There is something about being away from a disabled child or adult which can provoke particular anxiety, however. Their vulnerability and dependence on others means you need to have complete confidence in the people caring for your son or daughter. I feel lucky that Dylan is finally living somewhere I can put my trust in others. This week I’ve been thinking a lot about how we make such decisions. How do we figure out levels of confidence in someone? Is there a science to it? Do ticks on a checklist really reassure us? Parents of children with disabilities spend their lives making difficult decisions about care provision, but how we make them – well, that’s something I’m not absolutely certain of.
As well as the checklist there is surely something magical to this? Call it intuition, if you will. Something in your guts, perhaps. An unknotting. Sense of lightness. Je ne sais quoi. I’ve written about this before; how some of the critical decisions I’ve made about Dylan’s care have been based on something entirely
irrational magical. And this week it struck me that I’ve been relying on such seventh sense since Dylan was born. Because, as a single working parent, I had to go back to work when Dylan was only a few weeks old so needed to find someone to look after him. I was pretty clueless about the process; I didn’t know how to care for babies and certainly had no system for figuring out how to choose a childminder. But someone very special came into our lives and I was able to get back to work – which some days meant working a distance from Dylan – with the complete confidence which comes from knowing you trust someone else to care for your child.
Blogs can be wonderful can’t they? I was so thrilled to find a message on mine last week from Dylan’s first childminder🙂 I moved away from the area quite soon after Dylan was born but Tan has remained a precious memory. She was a key person, perhaps, because she made my first difficult separation from Dylan not just possible but positive. I think that is probably also an accurate description of my experience this summer.

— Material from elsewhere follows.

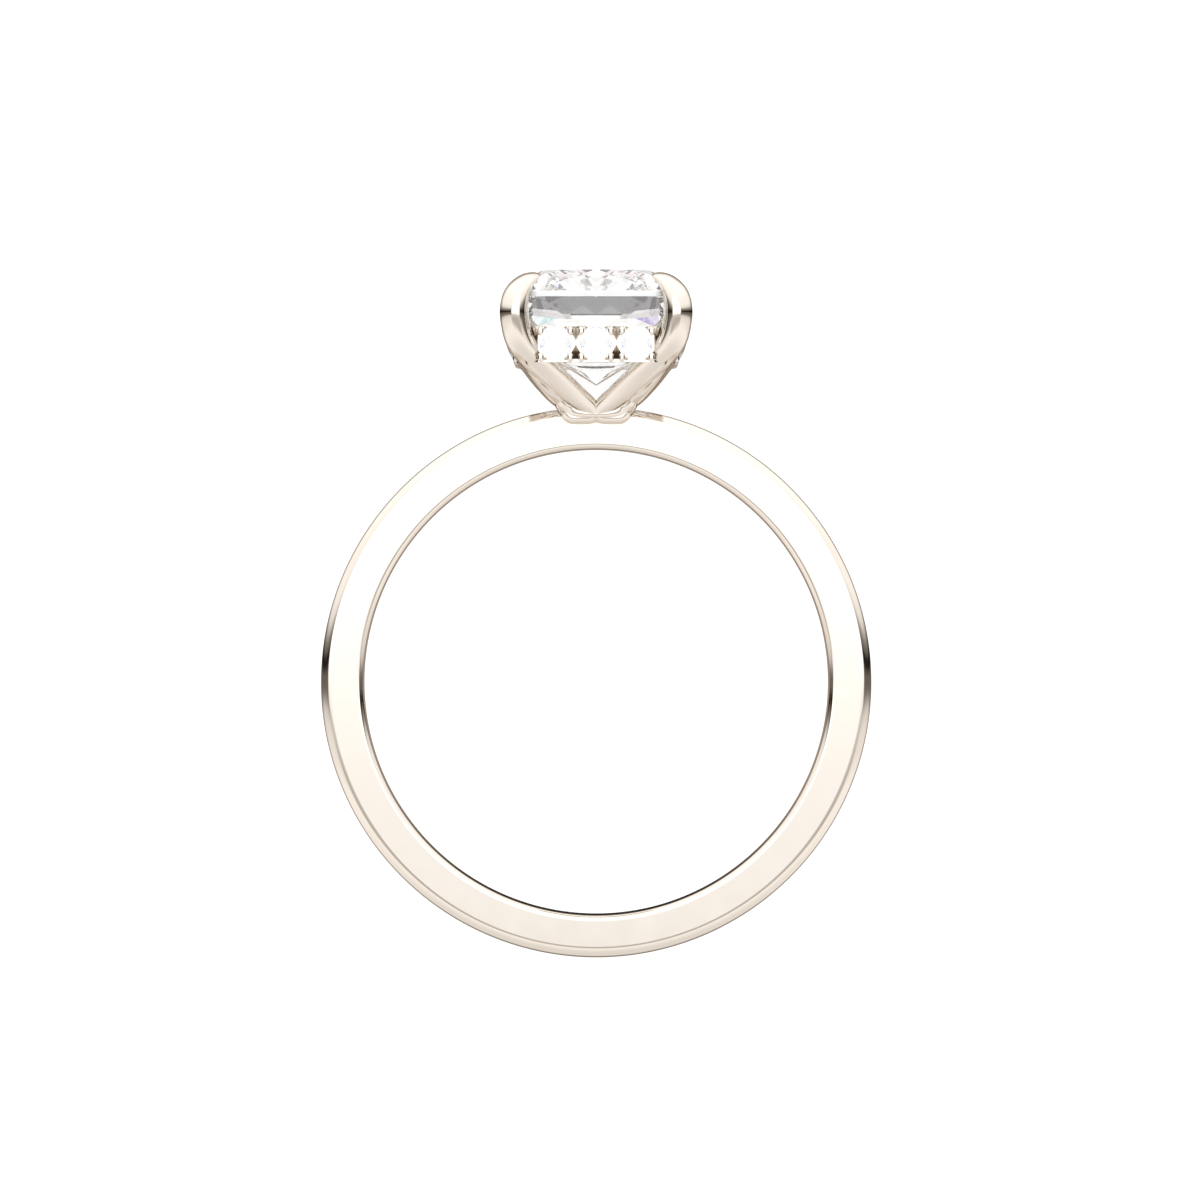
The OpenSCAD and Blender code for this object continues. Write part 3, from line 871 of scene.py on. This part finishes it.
floor_half, floor_t = 1.5, 0.002
floor = block("floor", (-floor_half, -floor_half, -floor_t), (floor_half, floor_half, 0))
floor.data.materials.clear()
floor.data.materials.append(make_acrylic())
floor.visible_glossy = floor.visible_transmission = False
print("The floor is", floor.dimensions.x, "m wide")

# %% [markdown]
# ## Light
#
# A polished ring shows the room more than itself, so the light is a room: one colour for each direction,
# measured on the ring's own axes. A table paints it, patch over patch, as one would hang cloths and boards
# round a ring. Each patch has a colour, a power, and the ranges of directions in which it fades in.
#
# For the metal it is white above and pale below. A thin dark line where the walls meet the table draws the
# line across the claws. On both sides the line is a wide dark gap, which the band's edges show. The far
# side is taupe, which gives every rounded edge a thin outline. A large soft box stands behind the camera,
# and a grey strip under it draws the line along the band's roundings.
#
# The stones get a room of their own, because they would show the metal's dark line a hundred times. It is
# white, with a dark card far behind the ring that the facets under the girdle show, and small coloured
# cards where a real diamond would split white light into colours. The table is lit by plain white.

# %% What the metal shows
# up is towards the stone, ahead is towards the viewer, across is to the right, and side is across either
# way. A range runs from the value where the patch starts to show to the value where it is full.
METAL_ROOM = [
    # The walls, from the floor upwards
    ("#E9E5E2", 1.15, []),
    ("#F4F1EE", 1.32, [("up", -1.0, -0.4)]),
    ("#E4E0DD", 1.30, [("up", -0.4, -0.2)]),
    ("#A9A5A2", 1.30, [("up", -0.2, 0.0)]),
    ("#F6F4F1", 1.35, [("up", 0.0, 0.36)]),
    ("#FFFFFF", 1.45, [("up", 0.36, 0.8)]),
    # The far side, and a darker board low on it
    ("#8A7E72", 1.35, [("ahead", -0.4, -0.88)]),
    ("#6A625A", 1.20, [("ahead", -0.3, -0.75), ("up", -0.35, -0.85)]),
    # The dark gaps on both sides
    ("#6A655F", 1.20, [("up", -0.12, -0.02), ("up", 0.22, 0.09), ("side", 0.5, 0.7)]),
    # The line of the table's edge, broken in front
    ("#1E1916", 1.30, [("up", 0.0, 0.048), ("up", 0.105, 0.062), ("ahead", 0.84, 0.7)]),
    # The grey strip, and above it the soft box, weaker at its lower edge
    ("#B8B4AE", 1.25, [("up", -0.08, -0.17), ("up", -0.42, -0.26), ("ahead", 0.7, 0.85)]),
    ("#FFFFFF", 1.20, [("ahead", 0.74, 0.88), ("up", -0.075, -0.06)]),
    ("#FFFFFF", 1.75, [("ahead", 0.74, 0.88), ("up", -0.04, 0.03)]),
]
print("The metal's room has", len(METAL_ROOM), "patches")

# %% What the stones show
GEM_ROOM = [
    ("#FFFFFF", 1.15, []),
    # The dark card, straight behind the ring, and its lower corners
    ("#4C4C52", 1.15, [("up", -0.12, -0.085), ("up", 0.06, 0.03), ("ahead", -0.955, -0.985)]),
    ("#4C4C52", 1.15, [
        ("up", -0.30, -0.27), ("up", -0.17, -0.20), ("ahead", -0.93, -0.95),
        ("side", 0.11, 0.13), ("side", 0.19, 0.17),
    ]),
    # A grey card over it
    ("#505056", 1.15, [
        ("up", 0.08, 0.12), ("up", 0.34, 0.30), ("ahead", -0.89, -0.915), ("side", 0.12, 0.17),
    ]),
    # Dusty lilac, sand, pale blue and rose higher up, which the facets over the girdle show
    ("#9C8894", 1.10, [("up", 0.82, 0.85), ("up", 0.92, 0.90), ("side", 0.38, 0.42)]),
    ("#D9C29A", 1.10, [
        ("up", 0.52, 0.56), ("up", 0.66, 0.62), ("ahead", -0.66, -0.70), ("side", 0.24, 0.28),
    ]),
    ("#C3D2F6", 1.10, [("up", 0.41, 0.44), ("up", 0.53, 0.50), ("ahead", 0.70, 0.74)]),
    ("#F1DDE1", 1.10, [("up", 0.63, 0.66), ("up", 0.75, 0.72), ("side", 0.55, 0.58)]),
    # Pale grey on both sides of the card, and blue-green and violet under it, for the corner facets
    ("#D8D5D8", 1.15, [
        ("up", -0.06, -0.04), ("up", 0.08, 0.05), ("ahead", -0.90, -0.93), ("side", 0.26, 0.28),
    ]),
    ("#A4E4EA", 1.15, [
        ("up", -0.22, -0.18), ("up", -0.05, -0.07), ("ahead", -0.90, -0.93), ("across", 0.30, 0.31),
    ]),
    ("#9D7FD8", 1.15, [
        ("up", -0.22, -0.18), ("up", -0.05, -0.07), ("ahead", -0.90, -0.93), ("across", -0.30, -0.31),
    ]),
]
print("The stones' room has", len(GEM_ROOM), "patches")


# %% Paint the rooms
def painted(tree, measures, patches):
    """One patch over the other, as a colour that is brighter than 1 where the light is strong."""
    room = None
    for hex_colour, power, ranges in patches:
        colour = [v * power for v in linear(hex_colour)[:3]] + [1]
        if room is None:
            room = colour
            continue
        share = 1.0
        for measure, start, full in ranges:
            fade = add_node(
                tree, "ShaderNodeMapRange",
                {"Value": measures[measure], "From Min": start, "From Max": full},
                interpolation_type="SMOOTHSTEP",
            )
            share = add_node(
                tree, "ShaderNodeMath", {0: fade.outputs[0], 1: share}, operation="MULTIPLY"
            ).outputs[0]
        room = add_node(
            tree, "ShaderNodeMix", {"Factor": share, "A": room, "B": colour}, data_type="RGBA"
        ).outputs["Result"]
    return room


def make_room():
    """A soft studio as a colour for each direction: one for the metal, one for the stones."""
    world = bpy.data.worlds.new("studio")
    world.use_nodes = True
    tree = world.node_tree
    tree.nodes.clear()
    way = add_node(tree, "ShaderNodeTexCoord").outputs["Generated"]
    measures = {}
    for name, axis in (("up", TO_STONE), ("ahead", -AWAY), ("across", ACROSS)):
        share = add_node(tree, "ShaderNodeVectorMath", {0: way, 1: axis}, operation="DOT_PRODUCT")
        measures[name] = share.outputs["Value"]
    measures["side"] = add_node(
        tree, "ShaderNodeMath", {0: measures["across"]}, operation="ABSOLUTE"
    ).outputs[0]
    ray = add_node(tree, "ShaderNodeLightPath").outputs
    light = add_node(tree, "ShaderNodeBackground", {"Color": linear("#FFFFFF"), "Strength": 1.0})
    for seen_by, patches in (("Is Glossy Ray", METAL_ROOM), ("Is Transmission Ray", GEM_ROOM)):
        shown = add_node(
            tree, "ShaderNodeBackground", {"Color": painted(tree, measures, patches), "Strength": 1.0}
        )
        light = add_node(
            tree, "ShaderNodeMixShader", {0: ray[seen_by], 1: light.outputs[0], 2: shown.outputs[0]}
        )
    add_node(tree, "ShaderNodeOutputWorld", {"Surface": light.outputs[0]})
    return world


scene = bpy.context.scene
scene.world = make_room()
scene.view_settings.view_transform = "Standard"
# Light crosses a diamond many times before it leaves, so its paths may be long
LONG_PATH = 40
scene.cycles.max_bounces = LONG_PATH
scene.cycles.transmission_bounces = LONG_PATH
scene.cycles.glossy_bounces = LONG_PATH
print("The rooms are painted on", scene.world.name)

# %% [markdown]
# ## Camera
#
# A ring's portrait looks straight along the finger, from far off and through a long lens, so the near and
# far edges of the band lie almost on top of each other. The camera's place is given in the ring's upright
# axes and laid down with it. It therefore sees the ring as if it stood upright, from above the table. The
# lens follows from the distance and from how wide the frame is at the ring.

# %% Camera
# Distance from the ring, height over the middle of the finger hole, shift to the right, width of the frame
camera_away, camera_up, camera_right, frame_w = 215.0, 2.91, 0.135, 42.6
lens = bpy.data.cameras.new("camera")
lens.sensor_width = 36.0
lens.lens = lens.sensor_width * camera_away / frame_w
lens.clip_start, lens.clip_end = 0.01, 10.0
camera = bpy.data.objects.new("camera", lens)
scene.collection.objects.link(camera)
camera.matrix_world = (
    Matrix.Translation(LAY @ Vector((camera_right, -camera_away, camera_up)))
    @ Matrix((ACROSS, TO_STONE, -AWAY)).transposed().to_4x4()
)
scene.camera = camera
print("The camera is", round(camera.location.z, 3), "m above the floor")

The thing about key people is that they tend to be transitory: children outgrow childminders; parents move away; friends move on. I can add something else now: care workers get promoted. Dylan’s key worker will be moving onto a new role next month so one of the things we will be discussing at his annual review this week is her replacement. E has been a fantastic key worker; she has developed a great relationship with Dylan and has been instrumental in developing critical aspects of his care, particularly around communication and behaviour support. Although I was sad to hear Dylan would be losing her as his key worker, I can’t say I was surprised. Key people are special people and if they are young, gifted and ambitious they inevitably get promoted🙂 The only question in my mind had been when and to where she would move.
Happily, the promotion is within the organisation so Dylan will still have occasional contact with E. I am telling myself that Dylan was lucky to have her as his key worker during his first year in a residential home; E has helped him to settle in and created a system of care around Dylan which should ensure continuity. As the message from Dylan’s first childminder reminds me, we keep people in our hearts and minds long after they have moved on: I’m sure Dylan will not forget.
One of the many things I love about Dylan is his capacity to form deep relationships. He has his own magical system for deciding whether to trust someone; I’ve seen Dylan reject some people entirely while embracing others with utter loyalty and commitment. The transparency of Dylan’s affections means I am confident his ‘voice’ will be heard in the process of selecting a new key worker.
There are, of course, no promotion opportunities for parents; it is a role for life, with no possibility of moves up, down or sideways. While that means there is no escaping the temporary anxiety of being far from your child, from time to time, it also means you are their continuity; the birth rock on which their whole life pivots. So although I don’t care for Dylan on a daily basis now, and am no longer the only person who knows how to do this, I am the one with the long view, holding his narrative together. That, I tell myself, is a privileged position to be in.
A final key is for my daughter. She will turn 21 this week, a birthday we used to refer to as the ‘key to the door’. So this September I’m making wishes for both my children to walk happily through their newly-opening doors …
Except for the photo of Dylan (looking uncertain in his Breton cap) the photographs were taken in Brittany in August.